Some female forced laborers from Poland and the Soviet Union had children while working in Germany. The featured report was written by a staff member of a facility that was opened to care for the infants born to women in a labor camp in Rühen, Germany.
Translated into English from the original German, this document was used as evidence against the staff of the facility during a war crimes trial following the war in 1946.1 The trial, held in Britain separately from the International Military Tribunal at Nuremberg, was known as the "Rühen Baby Farm Case."2 Ten staff members, including doctors and nurses, were charged with killing infants of Polish and Russian forced laborers through starvation and neglect.3
The facility in Rühen was opened in March 1943 after German officials decided that it was too expensive and time-consuming to send pregnant forced laborers back to their home countries.4 Instead, they ordered that newborns and children be housed in care centers so that the women could return to work. Following Nazi racial ideology, they also wanted to ensure that the children of eastern European workers were segregated from German children.5 In this case, the laborers worked either at the Volkswagen factory in Wolfsburg, Germany, or on neighboring farms. The facility was moved to a former prison camp in the nearby town of Rühen in June 1944. There were two barracks at the nursery—the first barrack housed infants up to three months old and the second housed all children over that age.6
The author of this report expressed the Nazi view that Polish and Russian children were inferior to Germans. They used an official, scientific tone to explain the actions of the nurses and doctors at the care facility—actions which resulted in the deaths of hundreds of infants. The author outlined serious problems at the nursery and a “very high mortality rate” for infants. The report also suggested a variety of possible causes for the poor health and deaths of these children, including what was supposedly the bad behavior of the mothers and even the behavior of the babies themselves.7 The author admitted that the infants would not be fed properly because other concerns were more important.

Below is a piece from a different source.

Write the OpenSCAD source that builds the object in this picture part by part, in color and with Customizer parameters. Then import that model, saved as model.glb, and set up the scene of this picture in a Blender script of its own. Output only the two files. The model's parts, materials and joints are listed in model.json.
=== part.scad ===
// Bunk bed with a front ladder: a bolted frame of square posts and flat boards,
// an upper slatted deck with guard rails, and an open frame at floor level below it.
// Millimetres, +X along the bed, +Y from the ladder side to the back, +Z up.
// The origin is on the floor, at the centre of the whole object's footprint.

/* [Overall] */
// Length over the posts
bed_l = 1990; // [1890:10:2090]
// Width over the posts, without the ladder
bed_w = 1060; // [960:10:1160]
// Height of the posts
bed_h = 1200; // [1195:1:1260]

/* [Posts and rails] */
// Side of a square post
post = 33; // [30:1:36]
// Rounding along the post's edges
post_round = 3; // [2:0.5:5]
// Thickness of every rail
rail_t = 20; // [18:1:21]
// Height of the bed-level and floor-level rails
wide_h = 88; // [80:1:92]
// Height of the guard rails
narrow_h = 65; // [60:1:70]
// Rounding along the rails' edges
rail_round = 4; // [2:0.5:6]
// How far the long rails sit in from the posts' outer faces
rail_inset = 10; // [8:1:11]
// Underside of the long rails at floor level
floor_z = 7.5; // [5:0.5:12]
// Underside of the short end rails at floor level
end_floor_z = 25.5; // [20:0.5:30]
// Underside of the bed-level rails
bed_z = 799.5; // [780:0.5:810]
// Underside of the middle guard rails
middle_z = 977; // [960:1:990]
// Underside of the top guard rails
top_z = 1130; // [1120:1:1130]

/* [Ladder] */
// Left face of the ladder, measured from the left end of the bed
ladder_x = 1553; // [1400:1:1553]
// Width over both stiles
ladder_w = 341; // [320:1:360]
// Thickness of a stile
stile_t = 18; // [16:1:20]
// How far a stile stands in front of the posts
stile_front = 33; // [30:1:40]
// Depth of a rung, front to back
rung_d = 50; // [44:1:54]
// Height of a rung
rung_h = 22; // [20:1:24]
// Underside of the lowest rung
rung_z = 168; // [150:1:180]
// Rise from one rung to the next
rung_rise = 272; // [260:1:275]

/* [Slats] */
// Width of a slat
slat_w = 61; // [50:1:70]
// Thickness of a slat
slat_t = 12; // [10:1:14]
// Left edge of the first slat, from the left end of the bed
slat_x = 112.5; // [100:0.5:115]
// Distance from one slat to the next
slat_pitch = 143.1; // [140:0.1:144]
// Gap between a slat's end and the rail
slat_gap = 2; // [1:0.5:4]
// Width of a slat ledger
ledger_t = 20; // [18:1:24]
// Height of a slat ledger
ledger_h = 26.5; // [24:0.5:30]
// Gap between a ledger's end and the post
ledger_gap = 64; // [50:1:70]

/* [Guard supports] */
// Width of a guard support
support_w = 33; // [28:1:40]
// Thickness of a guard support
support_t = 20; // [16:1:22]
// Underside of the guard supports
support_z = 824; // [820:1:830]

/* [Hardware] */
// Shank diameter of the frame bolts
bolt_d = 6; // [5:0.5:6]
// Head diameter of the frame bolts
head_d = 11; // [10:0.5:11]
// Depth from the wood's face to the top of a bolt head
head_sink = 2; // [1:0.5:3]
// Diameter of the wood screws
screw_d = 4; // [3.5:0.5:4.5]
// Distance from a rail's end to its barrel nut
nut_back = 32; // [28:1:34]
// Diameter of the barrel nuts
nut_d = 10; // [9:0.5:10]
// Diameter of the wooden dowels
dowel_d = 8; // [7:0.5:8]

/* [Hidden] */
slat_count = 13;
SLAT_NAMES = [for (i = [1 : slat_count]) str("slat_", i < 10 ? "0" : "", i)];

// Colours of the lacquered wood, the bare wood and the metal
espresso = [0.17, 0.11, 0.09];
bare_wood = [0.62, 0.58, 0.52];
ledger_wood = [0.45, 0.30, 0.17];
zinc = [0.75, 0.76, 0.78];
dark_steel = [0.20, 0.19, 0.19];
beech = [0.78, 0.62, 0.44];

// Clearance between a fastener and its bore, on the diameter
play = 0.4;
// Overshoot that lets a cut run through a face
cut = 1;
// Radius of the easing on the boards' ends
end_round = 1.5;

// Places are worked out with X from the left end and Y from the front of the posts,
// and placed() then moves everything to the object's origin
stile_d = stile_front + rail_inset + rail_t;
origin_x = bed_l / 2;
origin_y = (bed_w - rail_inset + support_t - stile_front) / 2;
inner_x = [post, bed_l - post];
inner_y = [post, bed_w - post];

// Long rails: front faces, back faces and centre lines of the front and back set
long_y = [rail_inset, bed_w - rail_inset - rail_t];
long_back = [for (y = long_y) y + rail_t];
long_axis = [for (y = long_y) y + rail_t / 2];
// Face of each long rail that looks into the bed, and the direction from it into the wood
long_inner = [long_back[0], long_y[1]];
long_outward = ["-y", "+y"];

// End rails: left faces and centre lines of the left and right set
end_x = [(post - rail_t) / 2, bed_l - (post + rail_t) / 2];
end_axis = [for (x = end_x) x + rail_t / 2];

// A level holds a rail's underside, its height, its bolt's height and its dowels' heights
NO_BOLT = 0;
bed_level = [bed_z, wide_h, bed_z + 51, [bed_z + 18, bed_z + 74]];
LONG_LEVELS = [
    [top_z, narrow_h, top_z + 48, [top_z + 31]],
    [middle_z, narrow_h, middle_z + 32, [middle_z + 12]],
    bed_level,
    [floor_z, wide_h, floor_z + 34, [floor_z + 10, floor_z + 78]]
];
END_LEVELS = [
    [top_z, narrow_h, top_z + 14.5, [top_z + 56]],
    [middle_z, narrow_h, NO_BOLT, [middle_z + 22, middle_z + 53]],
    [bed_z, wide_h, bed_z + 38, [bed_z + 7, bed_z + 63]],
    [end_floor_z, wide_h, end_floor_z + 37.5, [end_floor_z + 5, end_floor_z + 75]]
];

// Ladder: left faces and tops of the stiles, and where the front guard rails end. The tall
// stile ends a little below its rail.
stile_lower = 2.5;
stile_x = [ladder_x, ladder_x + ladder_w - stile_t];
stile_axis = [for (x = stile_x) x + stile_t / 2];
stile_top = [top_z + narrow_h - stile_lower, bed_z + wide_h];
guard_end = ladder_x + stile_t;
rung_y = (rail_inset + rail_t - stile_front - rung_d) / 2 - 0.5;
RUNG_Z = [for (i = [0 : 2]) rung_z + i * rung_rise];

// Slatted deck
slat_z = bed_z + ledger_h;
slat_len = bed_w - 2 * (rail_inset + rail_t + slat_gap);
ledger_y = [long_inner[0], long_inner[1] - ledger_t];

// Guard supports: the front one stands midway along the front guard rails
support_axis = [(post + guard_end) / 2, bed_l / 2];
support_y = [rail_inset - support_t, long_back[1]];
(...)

A lack of basic hygiene allowed disease to spread rapidly in the facility. Children also suffered from malnutrition because they were not given suitable food. An estimated 350 to 400 infants under the age of three months were brought to the first barracks, and every one of them died. The doctor in charge listed their deaths as due to weakness. In contrast, the second barracks for children over three months was overseen by a different nurse. The children in her care did not die in large numbers despite facing the same shortages and poor conditions.8
Confronting the loss of a child—either through death or separation—was a common experience among female forced laborers in Germany. While children were the direct victims of poor treatment at childcare facilities like the one in Rühen, this loss was an added trauma for women already facing the difficult circumstances of their daily lives.